**Excerpted records:**
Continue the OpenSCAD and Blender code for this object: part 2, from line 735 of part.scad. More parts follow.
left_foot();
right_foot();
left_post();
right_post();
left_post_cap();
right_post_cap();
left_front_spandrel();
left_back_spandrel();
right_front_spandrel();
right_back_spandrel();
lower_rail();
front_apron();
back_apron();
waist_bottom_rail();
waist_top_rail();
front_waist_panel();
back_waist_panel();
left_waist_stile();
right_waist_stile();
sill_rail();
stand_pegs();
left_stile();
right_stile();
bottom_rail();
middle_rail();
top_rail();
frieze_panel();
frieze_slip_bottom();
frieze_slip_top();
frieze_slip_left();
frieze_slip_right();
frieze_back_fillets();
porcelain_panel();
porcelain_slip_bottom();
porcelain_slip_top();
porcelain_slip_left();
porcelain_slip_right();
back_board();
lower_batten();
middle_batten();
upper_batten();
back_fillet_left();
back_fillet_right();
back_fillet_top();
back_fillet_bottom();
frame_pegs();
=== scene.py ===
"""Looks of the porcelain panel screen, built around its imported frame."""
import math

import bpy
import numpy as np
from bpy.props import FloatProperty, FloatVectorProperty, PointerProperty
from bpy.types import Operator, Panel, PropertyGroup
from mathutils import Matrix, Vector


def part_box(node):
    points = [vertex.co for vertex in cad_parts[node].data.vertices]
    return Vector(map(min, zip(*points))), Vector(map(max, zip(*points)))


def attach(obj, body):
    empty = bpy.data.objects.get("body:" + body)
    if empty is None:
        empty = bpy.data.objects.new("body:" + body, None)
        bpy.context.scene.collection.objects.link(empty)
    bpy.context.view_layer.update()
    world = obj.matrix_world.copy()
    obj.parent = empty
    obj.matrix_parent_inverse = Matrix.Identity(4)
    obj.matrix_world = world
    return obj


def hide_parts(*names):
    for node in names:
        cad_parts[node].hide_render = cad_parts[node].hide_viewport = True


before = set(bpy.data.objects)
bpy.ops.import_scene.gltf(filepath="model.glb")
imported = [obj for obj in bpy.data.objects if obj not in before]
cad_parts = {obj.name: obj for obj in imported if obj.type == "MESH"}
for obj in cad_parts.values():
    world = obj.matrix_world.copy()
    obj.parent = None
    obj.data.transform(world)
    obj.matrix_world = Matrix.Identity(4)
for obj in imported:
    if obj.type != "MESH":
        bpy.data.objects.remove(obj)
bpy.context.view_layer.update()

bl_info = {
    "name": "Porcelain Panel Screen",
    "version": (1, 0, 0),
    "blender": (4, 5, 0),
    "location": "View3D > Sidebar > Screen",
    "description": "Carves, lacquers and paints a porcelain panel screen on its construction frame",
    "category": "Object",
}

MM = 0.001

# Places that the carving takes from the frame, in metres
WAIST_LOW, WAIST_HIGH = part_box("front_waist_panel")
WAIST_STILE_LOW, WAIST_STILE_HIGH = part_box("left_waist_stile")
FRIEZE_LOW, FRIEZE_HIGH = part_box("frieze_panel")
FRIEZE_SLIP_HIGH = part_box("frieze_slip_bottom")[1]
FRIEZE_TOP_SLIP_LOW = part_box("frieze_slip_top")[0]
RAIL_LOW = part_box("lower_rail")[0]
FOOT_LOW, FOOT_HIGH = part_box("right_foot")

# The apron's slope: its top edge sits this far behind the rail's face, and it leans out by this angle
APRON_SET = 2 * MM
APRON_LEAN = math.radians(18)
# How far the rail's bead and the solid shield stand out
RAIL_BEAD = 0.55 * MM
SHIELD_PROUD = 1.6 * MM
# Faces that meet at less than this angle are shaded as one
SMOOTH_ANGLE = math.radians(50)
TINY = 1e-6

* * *

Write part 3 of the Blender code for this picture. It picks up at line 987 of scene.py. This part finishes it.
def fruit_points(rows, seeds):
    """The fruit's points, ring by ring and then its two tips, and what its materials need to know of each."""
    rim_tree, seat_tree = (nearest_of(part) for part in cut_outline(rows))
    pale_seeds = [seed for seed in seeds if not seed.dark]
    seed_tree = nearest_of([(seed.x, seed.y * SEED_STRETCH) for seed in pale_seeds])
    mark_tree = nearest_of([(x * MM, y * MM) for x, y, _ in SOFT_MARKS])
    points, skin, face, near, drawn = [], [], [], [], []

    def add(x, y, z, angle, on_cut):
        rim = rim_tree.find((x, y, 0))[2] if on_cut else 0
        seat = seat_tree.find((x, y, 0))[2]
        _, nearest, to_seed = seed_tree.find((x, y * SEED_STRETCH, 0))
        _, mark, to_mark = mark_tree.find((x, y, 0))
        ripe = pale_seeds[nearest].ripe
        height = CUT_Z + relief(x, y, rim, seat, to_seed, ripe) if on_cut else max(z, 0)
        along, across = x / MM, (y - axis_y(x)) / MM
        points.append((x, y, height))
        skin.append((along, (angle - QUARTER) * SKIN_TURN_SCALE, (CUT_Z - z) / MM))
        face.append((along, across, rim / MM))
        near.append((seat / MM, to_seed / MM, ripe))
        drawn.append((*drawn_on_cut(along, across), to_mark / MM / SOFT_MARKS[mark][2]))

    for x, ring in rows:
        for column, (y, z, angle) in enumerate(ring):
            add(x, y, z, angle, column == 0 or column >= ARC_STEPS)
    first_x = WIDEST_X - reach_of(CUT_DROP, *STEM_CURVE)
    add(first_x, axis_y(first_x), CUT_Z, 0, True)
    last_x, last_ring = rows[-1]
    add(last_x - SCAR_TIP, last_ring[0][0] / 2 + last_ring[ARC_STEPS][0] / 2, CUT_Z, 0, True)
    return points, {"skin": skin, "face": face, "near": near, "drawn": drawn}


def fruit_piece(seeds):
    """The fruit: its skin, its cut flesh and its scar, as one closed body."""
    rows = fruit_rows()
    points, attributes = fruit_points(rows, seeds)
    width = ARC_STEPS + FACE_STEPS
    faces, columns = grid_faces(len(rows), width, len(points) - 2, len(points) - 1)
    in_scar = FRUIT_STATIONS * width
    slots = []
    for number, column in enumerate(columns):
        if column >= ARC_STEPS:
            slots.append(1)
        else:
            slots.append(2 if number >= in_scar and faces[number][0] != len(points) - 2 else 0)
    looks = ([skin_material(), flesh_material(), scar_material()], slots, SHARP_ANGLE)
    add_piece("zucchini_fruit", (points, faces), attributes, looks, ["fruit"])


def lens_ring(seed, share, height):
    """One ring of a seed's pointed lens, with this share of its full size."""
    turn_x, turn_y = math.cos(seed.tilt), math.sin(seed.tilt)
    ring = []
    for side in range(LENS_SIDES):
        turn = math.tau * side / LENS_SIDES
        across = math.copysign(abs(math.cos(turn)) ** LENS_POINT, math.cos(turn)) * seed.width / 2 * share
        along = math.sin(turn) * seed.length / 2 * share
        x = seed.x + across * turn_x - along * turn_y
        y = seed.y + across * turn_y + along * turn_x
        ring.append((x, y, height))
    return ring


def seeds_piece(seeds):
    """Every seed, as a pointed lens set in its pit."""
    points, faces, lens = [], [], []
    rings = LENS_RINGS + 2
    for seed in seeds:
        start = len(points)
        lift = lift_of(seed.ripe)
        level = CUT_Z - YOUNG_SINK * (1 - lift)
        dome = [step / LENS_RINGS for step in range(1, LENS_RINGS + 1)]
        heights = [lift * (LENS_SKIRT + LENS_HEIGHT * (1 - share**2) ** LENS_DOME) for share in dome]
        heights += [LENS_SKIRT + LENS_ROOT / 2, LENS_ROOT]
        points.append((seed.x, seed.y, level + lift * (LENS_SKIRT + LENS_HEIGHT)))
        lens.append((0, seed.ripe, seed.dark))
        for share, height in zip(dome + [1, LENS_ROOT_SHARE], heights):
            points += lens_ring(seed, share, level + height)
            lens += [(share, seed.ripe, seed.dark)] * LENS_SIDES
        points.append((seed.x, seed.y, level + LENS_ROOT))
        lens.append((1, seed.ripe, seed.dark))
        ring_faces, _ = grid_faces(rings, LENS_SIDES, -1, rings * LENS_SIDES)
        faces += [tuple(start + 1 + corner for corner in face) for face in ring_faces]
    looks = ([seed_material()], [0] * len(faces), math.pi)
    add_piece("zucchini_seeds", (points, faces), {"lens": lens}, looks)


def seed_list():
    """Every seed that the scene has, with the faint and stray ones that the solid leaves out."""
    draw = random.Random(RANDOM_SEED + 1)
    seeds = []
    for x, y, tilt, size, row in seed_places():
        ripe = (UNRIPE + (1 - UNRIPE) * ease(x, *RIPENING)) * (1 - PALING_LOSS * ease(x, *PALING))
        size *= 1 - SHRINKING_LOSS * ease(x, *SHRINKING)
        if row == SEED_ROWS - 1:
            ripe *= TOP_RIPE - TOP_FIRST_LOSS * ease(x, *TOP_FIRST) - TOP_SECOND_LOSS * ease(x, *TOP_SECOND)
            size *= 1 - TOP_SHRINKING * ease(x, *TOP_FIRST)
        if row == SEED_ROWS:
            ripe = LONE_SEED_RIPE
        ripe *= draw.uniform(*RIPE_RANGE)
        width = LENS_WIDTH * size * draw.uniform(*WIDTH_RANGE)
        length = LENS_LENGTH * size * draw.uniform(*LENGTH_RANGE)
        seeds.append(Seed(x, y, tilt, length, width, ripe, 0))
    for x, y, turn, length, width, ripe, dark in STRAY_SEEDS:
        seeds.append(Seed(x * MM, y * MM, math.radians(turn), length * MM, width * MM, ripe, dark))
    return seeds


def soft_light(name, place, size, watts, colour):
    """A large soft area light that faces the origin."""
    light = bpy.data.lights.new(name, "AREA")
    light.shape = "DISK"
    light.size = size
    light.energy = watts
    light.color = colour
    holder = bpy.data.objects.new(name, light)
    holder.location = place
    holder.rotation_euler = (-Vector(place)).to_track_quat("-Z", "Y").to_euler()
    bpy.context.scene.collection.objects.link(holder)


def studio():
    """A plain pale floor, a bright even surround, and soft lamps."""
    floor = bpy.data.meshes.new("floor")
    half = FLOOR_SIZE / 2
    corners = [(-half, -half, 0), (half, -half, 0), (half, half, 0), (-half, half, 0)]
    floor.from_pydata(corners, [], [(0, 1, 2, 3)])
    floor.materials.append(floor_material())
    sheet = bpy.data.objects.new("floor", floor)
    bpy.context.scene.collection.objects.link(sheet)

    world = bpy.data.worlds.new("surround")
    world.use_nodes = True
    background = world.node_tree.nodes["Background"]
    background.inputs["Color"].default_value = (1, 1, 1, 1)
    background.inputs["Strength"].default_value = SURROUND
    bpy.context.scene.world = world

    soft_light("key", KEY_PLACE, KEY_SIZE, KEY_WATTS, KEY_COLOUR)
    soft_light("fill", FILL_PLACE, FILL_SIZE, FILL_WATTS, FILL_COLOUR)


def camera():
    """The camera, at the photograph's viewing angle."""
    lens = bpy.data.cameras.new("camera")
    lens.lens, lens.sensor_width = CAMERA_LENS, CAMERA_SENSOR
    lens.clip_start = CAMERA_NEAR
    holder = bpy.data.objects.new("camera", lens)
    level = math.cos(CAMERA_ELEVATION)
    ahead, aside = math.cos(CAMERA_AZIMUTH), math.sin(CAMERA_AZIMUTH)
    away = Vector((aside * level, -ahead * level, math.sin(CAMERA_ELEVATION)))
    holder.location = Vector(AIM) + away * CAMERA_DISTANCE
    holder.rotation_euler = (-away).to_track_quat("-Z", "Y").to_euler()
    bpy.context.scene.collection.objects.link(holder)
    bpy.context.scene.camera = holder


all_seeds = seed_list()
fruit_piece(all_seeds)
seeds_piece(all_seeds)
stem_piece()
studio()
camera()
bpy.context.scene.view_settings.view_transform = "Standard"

**What to work on:** In the data above, find the line that contains "middle_rail();" and the line that contains "if empty is". Repeat exactly those lines and every line between them, and only those.

**Task output:**
middle_rail();
top_rail();
frieze_panel();
frieze_slip_bottom();
frieze_slip_top();
frieze_slip_left();
frieze_slip_right();
frieze_back_fillets();
porcelain_panel();
porcelain_slip_bottom();
porcelain_slip_top();
porcelain_slip_left();
porcelain_slip_right();
back_board();
lower_batten();
middle_batten();
upper_batten();
back_fillet_left();
back_fillet_right();
back_fillet_top();
back_fillet_bottom();
frame_pegs();
=== scene.py ===
"""Looks of the porcelain panel screen, built around its imported frame."""
import math

import bpy
import numpy as np
from bpy.props import FloatProperty, FloatVectorProperty, PointerProperty
from bpy.types import Operator, Panel, PropertyGroup
from mathutils import Matrix, Vector


def part_box(node):
    points = [vertex.co for vertex in cad_parts[node].data.vertices]
    return Vector(map(min, zip(*points))), Vector(map(max, zip(*points)))


def attach(obj, body):
    empty = bpy.data.objects.get("body:" + body)
    if empty is None:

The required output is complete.